In this claim, the claim filed by claimant for the loss of his personal property was admittedly less than $500.00, and therefore pursuant to 7 NYCRR 1700.3(b)(1), his appeal process was exhausted once the facility superintendent had denied his appeal. At the latest, claimant received notice of this denial by March 3, 2001, the date of his letter to Charles Devane at the central office (see Exhibit C), in which he incorrectly sought a further appeal of the superintendent's decision. Accordingly, pursuant to Court of Claims Act, § 10(9), claimant had 120 days from this date to serve and file his claim. According to the calculations made by this Court, this claim had to be served and filed no later than Monday, July 2, 2001.[3] Since the claim in this instance was not filed until August 13, 2001, and was not served until August 15, 2001, both the service and filing occurred beyond the time frames set forth in § 10(9), and must therefore be found untimely.

The service and filing requirements of the Court of Claims Act are jurisdictional prerequisites to the institution and maintenance of a claim against the State, and as such must be strictly construed (Finnerty v New York State Thruway Authority, 75 NY2d 721; Byrne v State of New York, 104 AD2d 782, lv denied 64 NY2d 607). This claim, therefore, must be dismissed based upon the untimely service and filing of the claim.

In his response to this motion, claimant has requested this Court to grant him some latitude in complying with the statutory and regulatory directives, since he is a pro se litigant.
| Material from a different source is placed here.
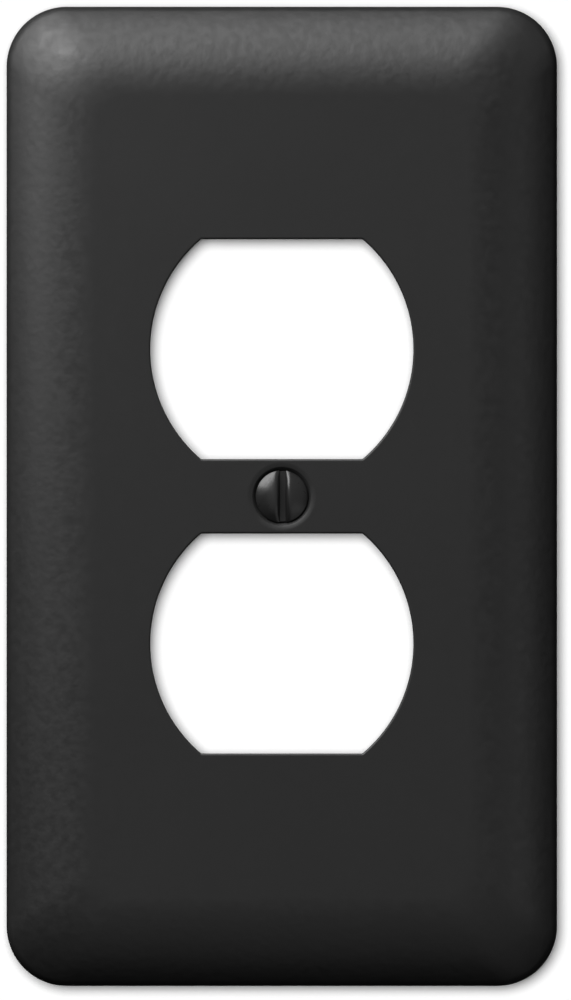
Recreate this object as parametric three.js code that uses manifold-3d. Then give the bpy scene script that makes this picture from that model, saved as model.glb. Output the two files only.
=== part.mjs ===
// Duplex receptacle wall plate: a pressed steel plate with two openings, and the slotted
// oval-head screw that holds it to the receptacle.
//
// Millimetres, +Z up and +X right. The face looks towards -Y. The wall is the plane y = 0,
// and the origin is on the screw's axis. A height is a distance in front of the wall, so it
// lies at y = -height. Every lathe and extrusion below is drawn with its height going up,
// and turned into this frame at the end.

import * as THREE from 'three';
import { ParametricGeometry } from 'three/addons/geometries/ParametricGeometry.js';
import { mergeVertices } from 'three/addons/utils/BufferGeometryUtils.js';
import Module from 'manifold-3d';

const wasm = await Module();
wasm.setup();

const INCH = 25.4;

// Plate
const PLATE_WIDTH = 72.8;
const PLATE_HEIGHT = 129.5;
const PLATE_DEPTH = 6.4;
const SHEET = 0.8;
const OUTLINE_RADIUS = 7.94; // corners of the rim
const FIELD_RADIUS = 4; // corners of the flat field
const ROLL_WIDTH = 11.9; // from the rim to where the flat field begins
const RIM_RADIUS = 2.5; // the tight turn that ends in the rim
const CORNER_STEPS = 6;
const ROLL_STEPS = 8;
const RIM_STEPS = 4;

// Receptacle openings: two side arcs, cut off level at the top and the bottom
const OPENING_SPACING = 1.53 * INCH;
const OPENING_HEIGHT = 29.1;
const OPENING_RADIUS = 0.75 * INCH;
const OPENING_ARC_OFFSET = 1.65; // each side's arc is centred this far across the middle
const OPENING_STEPS = 18; // for each side arc

// Countersunk dimple
const COUNTERSINK_ANGLE = THREE.MathUtils.degToRad(82);
const CONE_MOUTH = 3.94; // the cone's radius where it would reach the flat field
const DIMPLE_RADIUS = 4.58; // where the flat field starts to draw down towards the cone
const DRAW_TILT = THREE.MathUtils.degToRad(18); // slope of the drawn lip where it meets the cone
const LIP_STEPS = 4;
const HOLE_RADIUS = 2.1;
const DIMPLE_SIDES = 32;

// Screw: 6-32 by half an inch, oval head
const HEAD_RADIUS = 3.45;
const HEAD_SINK = 0.2; // the head's edge lies this far below the flat field
const CROWN_HEIGHT = 1.1;
const CROWN_STEPS = 6;
const SLOT_WIDTH = 1.0;
const SLOT_DEPTH = 1.3;
const SCREW_LENGTH = 0.5 * INCH; // from the head's edge to the tip
const THREAD_RADIUS = 1.74;
const ROOT_RADIUS = 1.29;
const PITCH = INCH / 32;
const CREST_WIDTH = PITCH / 8;
const FLANK_ANGLE = THREE.MathUtils.degToRad(30);
const NECK_LENGTH = 0.8; // plain shank between the head's cone and the thread
const TIP_CHAMFER = 0.6;
const SCREW_SIDES = 14;

const HALF_CONE = COUNTERSINK_ANGLE / 2;
const CONE_SLOPE = Math.tan(HALF_CONE); // the cone's change of radius for each unit of height
const OVERRUN = 1; // how far a cutter runs past what it cuts
const BURY = 0.3; // how far the thread's ridge runs into the core

const coat = { color: 0x2f2f2f, roughness: 0.55, metalness: 0 };
const screwPaint = { color: 0x2b2b2b, roughness: 0.35, metalness: 0 };

// ---- solids ----

// Merges shared corners, drops triangles that have shrunk to a line, and makes a solid.
function toSolid(geometry) {
  const merged = geometry.clone();
  merged.deleteAttribute('normal');
  merged.deleteAttribute('uv');
  const welded = mergeVertices(merged, 1e-5);
  const corners = welded.index.array;
  const kept = [];
  for (let i = 0; i < corners.length; i += 3) {
    const [a, b, c] = corners.slice(i, i + 3);
    if (a !== b && b !== c && c !== a) {
      kept.push(a, b, c);
    }
  }
  const mesh = new wasm.Mesh({
    numProp: 3,
    vertProperties: new Float32Array(welded.attributes.position.array),
    triVerts: new Uint32Array(kept),
  });
  return new wasm.Manifold(mesh);
}

function toMesh(name, solid, finish) {
  const { numProp, vertProperties, triVerts } = solid.getMesh();
  const geometry = new THREE.BufferGeometry();
  geometry.setAttribute('position', new THREE.BufferAttribute(vertProperties, numProp));
  geometry.setIndex(new THREE.BufferAttribute(triVerts, 1));
  geometry.computeVertexNormals();
  const mesh = new THREE.Mesh(geometry, new THREE.MeshStandardMaterial(finish));
  mesh.name = name;
  return mesh;
}

// getPoints(n) gives an arc 2n steps.
function arcPoints(path, steps) {
  return path.getPoints(steps / 2);
}

// A solid of revolution about the screw's axis, from an outline of (radius, height).
function turned(outline, sides) {
  const geometry = new THREE.LatheGeometry(outline.getPoints(), sides);
  return toSolid(geometry.rotateX(Math.PI));
}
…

While this Court is willing to permit some liberty in the presentation of pro se claims, such latitude cannot be extended to excuse compliance with those very statutes which expressly confer jurisdiction on this Court to entertain such claims.

Claimant further contends that the 120 day period for filing and serving his claim should be measured not from the denial of his appeal by the facility superintendent, but rather from April 13, 2001, the date he received the letter from Frank R. Headley denying his attempted further appeal to the central office (see Exhibit D).[4] The regulations set forth in § 1700.3 of Title 7 of the Codes, Rules and Regulations, however, explicitly establish a separate and distinct appeal process, depending on whether a claim seeks damages up to $500.00, or exceeds that amount. Additionally, the interdepartmental memorandum from Superintendent Senkowski (see Attachment to Exhibit A) specifically advised claimant that he had the right to file a claim with the Court of Claims, and made no suggestion or directive that claimant should attempt to pursue any administrative remedy to the central office, or that any further administrative appeal was available. The remedies available to claimant, therefore, were accurately portrayed. Accordingly, since the Court does not have the authority to waive jurisdictional mandates, the provisions of Court of Claims Act, § 10(9) and Title 7 of the Codes, Rules and Regulations, Part 1700, must be strictly construed. This claim must therefore be dismissed.

Based on the foregoing, it is

ORDERED, that Motion No. M-64015 is hereby GRANTED; and it is further

ORDERED, that Claim No. 104717 is hereby DISMISSED.

October 22, 2001
Syracuse, New York

Judge of the Court of Claims

[1] Other documents submitted for filing with the claim, such as an affidavit of service, an Authorization, and an affidavit in support of application pursuant to CPLR 1101(f), all are signed and notarized as of August 6, 2001.
[2] See Chapter 412, Part D, § 2, of the Laws of 1999.
[3] The 120th day after March 3, 2001 was actually Sunday, July 1, 2001. Claimant was therefore permitted to serve and file his claim no later than the next business day (see General Construction Law, § 25-a[1]).
[4] Claimant acknowledged in his moving papers that he received the correspondence from Frank R. Headley on April 13, 2001. A computation of the 120 day period set forth in § 10(9) required claimant to serve and file his claim by August 11, 2001, which was a Saturday. Pursuant to General Construction Law, § 25-a(1), claimant therefore had until Monday, August 13, 2001 to serve and file his claim. Although the claim was filed on that date, service was not completed upon the Attorney General until August 15, 2001, when the claim was received by the Attorney General.